-- START OF DATA SECTION --
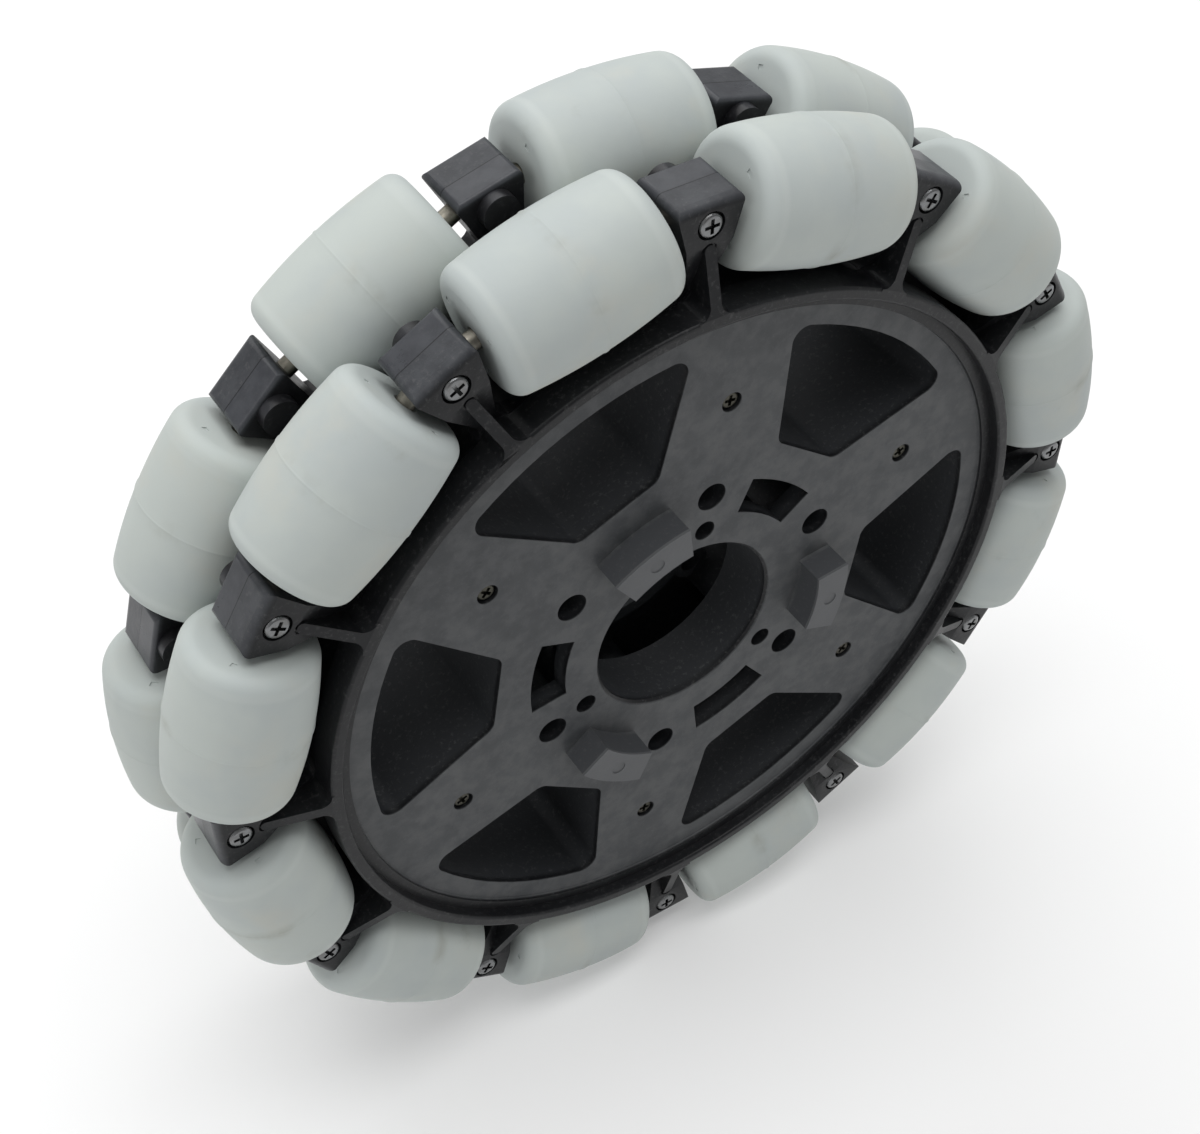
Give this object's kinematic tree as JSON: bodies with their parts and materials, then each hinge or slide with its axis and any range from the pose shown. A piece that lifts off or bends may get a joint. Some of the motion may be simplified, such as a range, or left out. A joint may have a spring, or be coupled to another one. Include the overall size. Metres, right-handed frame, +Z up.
{
  "type": "omni wheel",
  "caption": "Double-row omni wheel with barrel rollers on a cored plastic hub with a round bore, bolt holes and drive keys.",
  "frame": {"origin": "centre of the wheel, midway between its two faces", "axes": "+Y along the wheel's axis towards the rear face, -Y out of the front face, +Z up, +X to the right seen from the front"},
  "size_m": [0.1524, 0.0376, 0.1524],
  "materials": {
    "hub_nylon": "moulded, satin",
    "retainer_nylon": "moulded, satin",
    "roller_rubber": "moulded, smooth matt",
    "pin_steel": "ground",
    "screw_steel": "zinc plated",
    "hub_screw_steel": "dull plated"
  },
  "bodies": {
    "wheel": {"front_hub": "hub_nylon", "rear_hub": "hub_nylon", "front_retainer": "retainer_nylon", "rear_retainer": "retainer_nylon", "front_pins": "pin_steel", "rear_pins": "pin_steel", "front_arm_screws": "screw_steel", "rear_arm_screws": "screw_steel", "hub_screws": "hub_screw_steel"},
    "front_roller_1_body": {"front_roller_1": "roller_rubber"},
    "front_roller_2_body": {"front_roller_2": "roller_rubber"},
    "front_roller_3_body": {"front_roller_3": "roller_rubber"},
    "front_roller_4_body": {"front_roller_4": "roller_rubber"},
    "front_roller_5_body": {"front_roller_5": "roller_rubber"},
    "front_roller_6_body": {"front_roller_6": "roller_rubber"},
    "front_roller_7_body": {"front_roller_7": "roller_rubber"},
    "front_roller_8_body": {"front_roller_8": "roller_rubber"},
    "front_roller_9_body": {"front_roller_9": "roller_rubber"},
    "front_roller_10_body": {"front_roller_10": "roller_rubber"},
    "front_roller_11_body": {"front_roller_11": "roller_rubber"},
    "front_roller_12_body": {"front_roller_12": "roller_rubber"},
    "rear_roller_1_body": {"rear_roller_1": "roller_rubber"},
    "rear_roller_2_body": {"rear_roller_2": "roller_rubber"},
    "rear_roller_3_body": {"rear_roller_3": "roller_rubber"},
    "rear_roller_4_body": {"rear_roller_4": "roller_rubber"},
    "rear_roller_5_body": {"rear_roller_5": "roller_rubber"},
    "rear_roller_6_body": {"rear_roller_6": "roller_rubber"},
    "rear_roller_7_body": {"rear_roller_7": "roller_rubber"},
    "rear_roller_8_body": {"rear_roller_8": "roller_rubber"},
    "rear_roller_9_body": {"rear_roller_9": "roller_rubber"},
    "rear_roller_10_body": {"rear_roller_10": "roller_rubber"},
    "rear_roller_11_body": {"rear_roller_11": "roller_rubber"},
    "rear_roller_12_body": {"rear_roller_12": "roller_rubber"}
  },
  "joints": [
    {"name": "front_roller_1_spin", "type": "hinge", "parent": "wheel", "child": "front_roller_1_body", "pos_m": [-0.01729, -0.00915, 0.06452], "axis": [-0.9659, 0, -0.2588], "continuous": true},
    {"name": "front_roller_2_spin", "type": "hinge", "parent": "wheel", "child": "front_roller_2_body", "pos_m": [-0.04723, -0.00915, 0.04723], "axis": [-0.7071, 0, -0.7071], "continuous": true},
    {"name": "front_roller_3_spin", "type": "hinge", "parent": "wheel", "child": "front_roller_3_body", "pos_m": [-0.06452, -0.00915, 0.01729], "axis": [-0.2588, 0, -0.9659], "continuous": true},
    {"name": "front_roller_4_spin", "type": "hinge", "parent": "wheel", "child": "front_roller_4_body", "pos_m": [-0.06452, -0.00915, -0.01729], "axis": [0.2588, 0, -0.9659], "continuous": true},
    {"name": "front_roller_5_spin", "type": "hinge", "parent": "wheel", "child": "front_roller_5_body", "pos_m": [-0.04723, -0.00915, -0.04723], "axis": [0.7071, 0, -0.7071], "continuous": true},
    {"name": "front_roller_6_spin", "type": "hinge", "parent": "wheel", "child": "front_roller_6_body", "pos_m": [-0.01729, -0.00915, -0.06452], "axis": [0.9659, 0, -0.2588], "continuous": true},
    {"name": "front_roller_7_spin", "type": "hinge", "parent": "wheel", "child": "front_roller_7_body", "pos_m": [0.01729, -0.00915, -0.06452], "axis": [0.9659, 0, 0.2588], "continuous": true},
    {"name": "front_roller_8_spin", "type": "hinge", "parent": "wheel", "child": "front_roller_8_body", "pos_m": [0.04723, -0.00915, -0.04723], "axis": [0.7071, 0, 0.7071], "continuous": true},
    {"name": "front_roller_9_spin", "type": "hinge", "parent": "wheel", "child": "front_roller_9_body", "pos_m": [0.06452, -0.00915, -0.01729], "axis": [0.2588, 0, 0.9659], "continuous": true},
    {"name": "front_roller_10_spin", "type": "hinge", "parent": "wheel", "child": "front_roller_10_body", "pos_m": [0.06452, -0.00915, 0.01729], "axis": [-0.2588, 0, 0.9659], "continuous": true},
    {"name": "front_roller_11_spin", "type": "hinge", "parent": "wheel", "child": "front_roller_11_body", "pos_m": [0.04723, -0.00915, 0.04723], "axis": [-0.7071, 0, 0.7071], "continuous": true},
    {"name": "front_roller_12_spin", "type": "hinge", "parent": "wheel", "child": "front_roller_12_body", "pos_m": [0.01729, -0.00915, 0.06452], "axis": [-0.9659, 0, 0.2588], "continuous": true},
    {"name": "rear_roller_1_spin", "type": "hinge", "parent": "wheel", "child": "rear_roller_1_body", "pos_m": [0.0334, 0.00915, 0.05785], "axis": [0.866, 0, -0.5], "continuous": true},
    {"name": "rear_roller_2_spin", "type": "hinge", "parent": "wheel", "child": "rear_roller_2_body", "pos_m": [0.05785, 0.00915, 0.0334], "axis": [0.5, 0, -0.866], "continuous": true},
    {"name": "rear_roller_3_spin", "type": "hinge", "parent": "wheel", "child": "rear_roller_3_body", "pos_m": [0.0668, 0.00915, 0], "axis": [0, 0, -1], "continuous": true},
    {"name": "rear_roller_4_spin", "type": "hinge", "parent": "wheel", "child": "rear_roller_4_body", "pos_m": [0.05785, 0.00915, -0.0334], "axis": [-0.5, 0, -0.866], "continuous": true},
    {"name": "rear_roller_5_spin", "type": "hinge", "parent": "wheel", "child": "rear_roller_5_body", "pos_m": [0.0334, 0.00915, -0.05785], "axis": [-0.866, 0, -0.5], "continuous": true},
    {"name": "rear_roller_6_spin", "type": "hinge", "parent": "wheel", "child": "rear_roller_6_body", "pos_m": [0, 0.00915, -0.0668], "axis": [-1, 0, 0], "continuous": true},
    {"name": "rear_roller_7_spin", "type": "hinge", "parent": "wheel", "child": "rear_roller_7_body", "pos_m": [-0.0334, 0.00915, -0.05785], "axis": [-0.866, 0, 0.5], "continuous": true},
    {"name": "rear_roller_8_spin", "type": "hinge", "parent": "wheel", "child": "rear_roller_8_body", "pos_m": [-0.05785, 0.00915, -0.0334], "axis": [-0.5, 0, 0.866], "continuous": true},
    {"name": "rear_roller_9_spin", "type": "hinge", "parent": "wheel", "child": "rear_roller_9_body", "pos_m": [-0.0668, 0.00915, 0], "axis": [0, 0, 1], "continuous": true},
    {"name": "rear_roller_10_spin", "type": "hinge", "parent": "wheel", "child": "rear_roller_10_body", "pos_m": [-0.05785, 0.00915, 0.0334], "axis": [0.5, 0, 0.866], "continuous": true},
    {"name": "rear_roller_11_spin", "type": "hinge", "parent": "wheel", "child": "rear_roller_11_body", "pos_m": [-0.0334, 0.00915, 0.05785], "axis": [0.866, 0, 0.5], "continuous": true},
    {"name": "rear_roller_12_spin", "type": "hinge", "parent": "wheel", "child": "rear_roller_12_body", "pos_m": [0, 0.00915, 0.0668], "axis": [1, 0, 0], "continuous": true}
  ]
}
-- END OF DATA SECTION --
Select the lines in this material that hold the word "from", leaving none out.

Give this object's kinematic tree as JSON: bodies with their parts and materials, then each hinge or slide with its axis and any range from the pose shown. A piece that lifts off or bends may get a joint. Some of the motion may be simplified, such as a range, or left out. A joint may have a spring, or be coupled to another one. Include the overall size. Metres, right-handed frame, +Z up.
  "frame": {"origin": "centre of the wheel, midway between its two faces", "axes": "+Y along the wheel's axis towards the rear face, -Y out of the front face, +Z up, +X to the right seen from the front"},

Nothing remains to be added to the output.